Criatividade como ferramenta de transformação

A boa notícia é que a criatividade também pode ser usada para reparar, reinventar e regenerar. Ela nos permite pensar fora da caixa, conectar ideias diferentes e imaginar soluções para problemas complexos. No campo ambiental, o pensamento criativo é essencial para desenvolver alternativas sustentáveis, reduzir impactos e promover estilos de vida mais equilibrados (RODRIGUES; CHAGAS-FERREIRA, 2023; 2024a, 2024b).

 

Criatividade não é luxo — é necessidade

Em um mundo em constante transformação, a criatividade deixou de ser uma habilidade desejável para se tornar uma competência essencial. O mercado de trabalho valoriza profissionais capazes de propor soluções inovadoras. A sociedade precisa de pessoas que saibam lidar com o novo, com o inesperado, com o desconhecido e com os riscos! A criatividade precisa ser orientada por valores. Criar com propósito é imaginar soluções que promovam a vida, a dignidade e o equilíbrio com a natureza. É pensar no coletivo, no futuro e nas consequências de cada ideia.

 

Um convite para o 17 de novembro

Neste Dia da Criatividade, convido você a refletir a partir do lema da Weta Workshop: “Be creative. Make cool things” (Seja criativo. Faça coisas legais): Use a sua criatividade para promover:

· Paz, não violência.

· Prosperidade compartilhada, não apenas lucro para poucos.

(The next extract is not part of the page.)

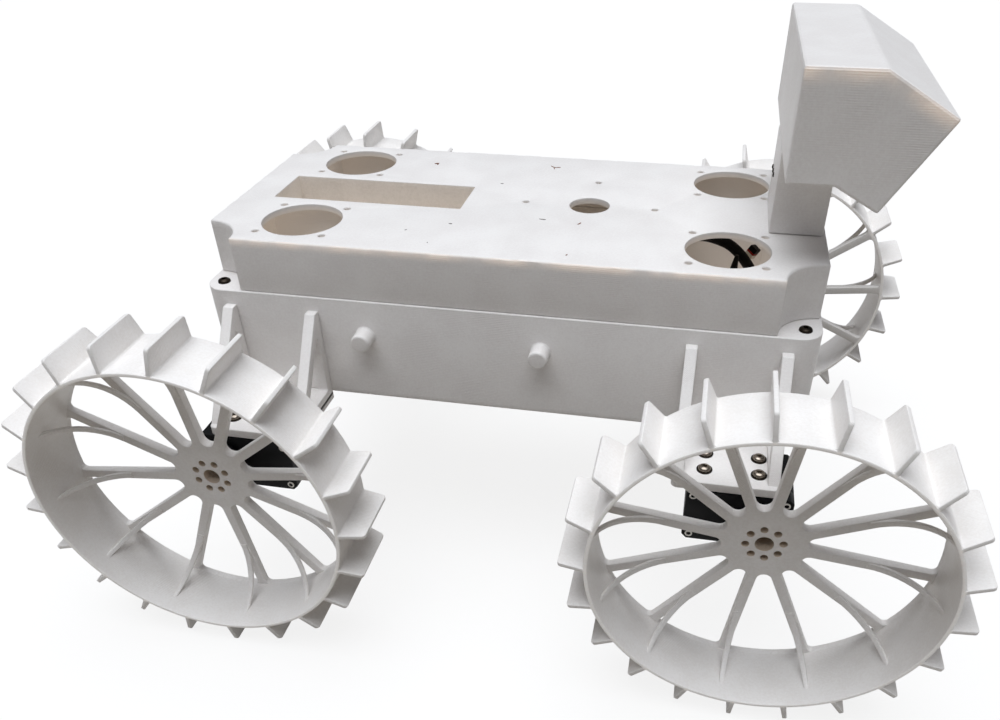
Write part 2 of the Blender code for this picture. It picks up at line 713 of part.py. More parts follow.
def main():
    clear_scene()
    make_tub()
    make_cover()
    make_neck()
    make_head()
    make_lens("camera_lens_left", 1)
    make_lens("camera_lens_right", -1)
    make_lead("inner_lead", LEAD_ROUTE, LEAD_RADIUS, BLACK_SHEATH)
    make_lead("sleeved_lead", SLEEVE_ROUTE, SLEEVE_RADIUS, BLACK_SHEATH, SLEEVE_TIP_RADIUS)
    make_lead("plug_lead", PLUG_ROUTE, PLUG_LEAD_RADIUS, RED_SHEATH)
    make_plug()

    wheel = wheel_mesh()
    horn = horn_mesh()
    servo = servo_mesh()
    bracket = bracket_mesh()
    for corner, end, side, turned in CORNERS:
        make_wheel("wheel_" + corner, wheel, end * HALF_WHEELBASE, side, turned)
        make_bracket("bracket_" + corner, bracket, end, side)
        turn = (0.0, 0.0, 0.0 if side < 0 else math.pi)
        # A servo reaches from its shaft towards the rover's middle
        case = servo.copy()
        if end * side > 0:
            case.transform(Matrix.Diagonal((-1.0, 1.0, 1.0, 1.0)))
            case.flip_normals()
        body = add_object("servo_" + corner, case, BLACK_SERVO)
        body.location = (end * HALF_WHEELBASE, side * SERVO_FACE_Y, AXLE_Z)
        body.rotation_euler = turn
        disc = add_object("servo_horn_" + corner, horn.copy(), HORN_METAL)
        disc.location = (end * HALF_WHEELBASE, side * (SERVO_FACE_Y + GAP), AXLE_Z)
        disc.rotation_euler = turn


main()
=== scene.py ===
# %% [markdown]
# A planetary rover prototype, dressed for its portrait
#
# The real object is a desk-sized rover, printed in white plastic and screwed together. Its solids are
# already made, and they say where every piece is. This lesson builds the fine surfaces over them:
# printed wheels with rounded edges, a deck with its ports and holes, servos, screws, crumbs and the
# finish of each material. Each step first says what the real piece is and then how it can be made.

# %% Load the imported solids
import json
import math

import bmesh
import bpy
from mathutils import Matrix, Vector, noise


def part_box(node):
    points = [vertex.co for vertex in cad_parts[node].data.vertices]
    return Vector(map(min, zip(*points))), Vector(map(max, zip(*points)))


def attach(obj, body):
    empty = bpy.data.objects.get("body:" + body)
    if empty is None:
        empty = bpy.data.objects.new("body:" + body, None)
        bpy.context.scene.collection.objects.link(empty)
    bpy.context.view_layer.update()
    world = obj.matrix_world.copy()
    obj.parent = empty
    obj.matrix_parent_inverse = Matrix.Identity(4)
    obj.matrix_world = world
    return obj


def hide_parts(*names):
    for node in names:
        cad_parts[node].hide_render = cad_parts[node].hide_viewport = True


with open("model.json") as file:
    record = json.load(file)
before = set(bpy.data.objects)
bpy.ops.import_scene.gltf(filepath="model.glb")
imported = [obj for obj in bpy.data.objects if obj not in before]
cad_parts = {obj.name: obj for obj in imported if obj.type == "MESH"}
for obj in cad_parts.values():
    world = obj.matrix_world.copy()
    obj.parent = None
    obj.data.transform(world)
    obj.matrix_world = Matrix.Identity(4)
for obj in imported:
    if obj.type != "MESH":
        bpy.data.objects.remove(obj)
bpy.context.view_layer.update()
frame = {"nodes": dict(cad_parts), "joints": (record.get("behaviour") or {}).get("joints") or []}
print("solids:", ", ".join(sorted(frame["nodes"])))

# %% [markdown]
# ## The camera
#
# The picture was taken from the rover's right side, looking down at 38 degrees, from so close that the
# near wheels look much larger than the far ones. A camera needs a place, a direction, a lens and,
# because the picture was cut out of a larger one, a small sideways shift of the film.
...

· Progresso sustentável, e não o esgotamento dos recursos naturais.

 

Criar é um ato de poder — e com ele vem a responsabilidade. Que nossas ideias sejam sementes de transformação, e que floresçam em direção a um futuro mais justo, sustentável e humano.

 

Referências

RODRIGUES, Marina Silva Bicalho; CHAGAS-FERREIRA, Jane Farias. Programas de estímulo à criatividade em escolas: uma revisão sistemática. Linhas Críticas, Brasília, v. 29, e47206, 2023.

RODRIGUES, Marina Silva Bicalho; CHAGAS-FERREIRA, Jane Farias. Por uma cultura criativamente ecológica. REMEA – Revista Eletrônica do Mestrado em Educação Ambiental, v. 41, n. 1, p. 360–380, 2024a.

RODRIGUES, Marina Silva Bicalho; CHAGAS-FERREIRA, Jane Farias. Repensando a existência humana: uma visão sistêmica sobre os problemas ambientais. Revista Ponto de Vista, v. 13, n. 3, p. 01–11, 2024b.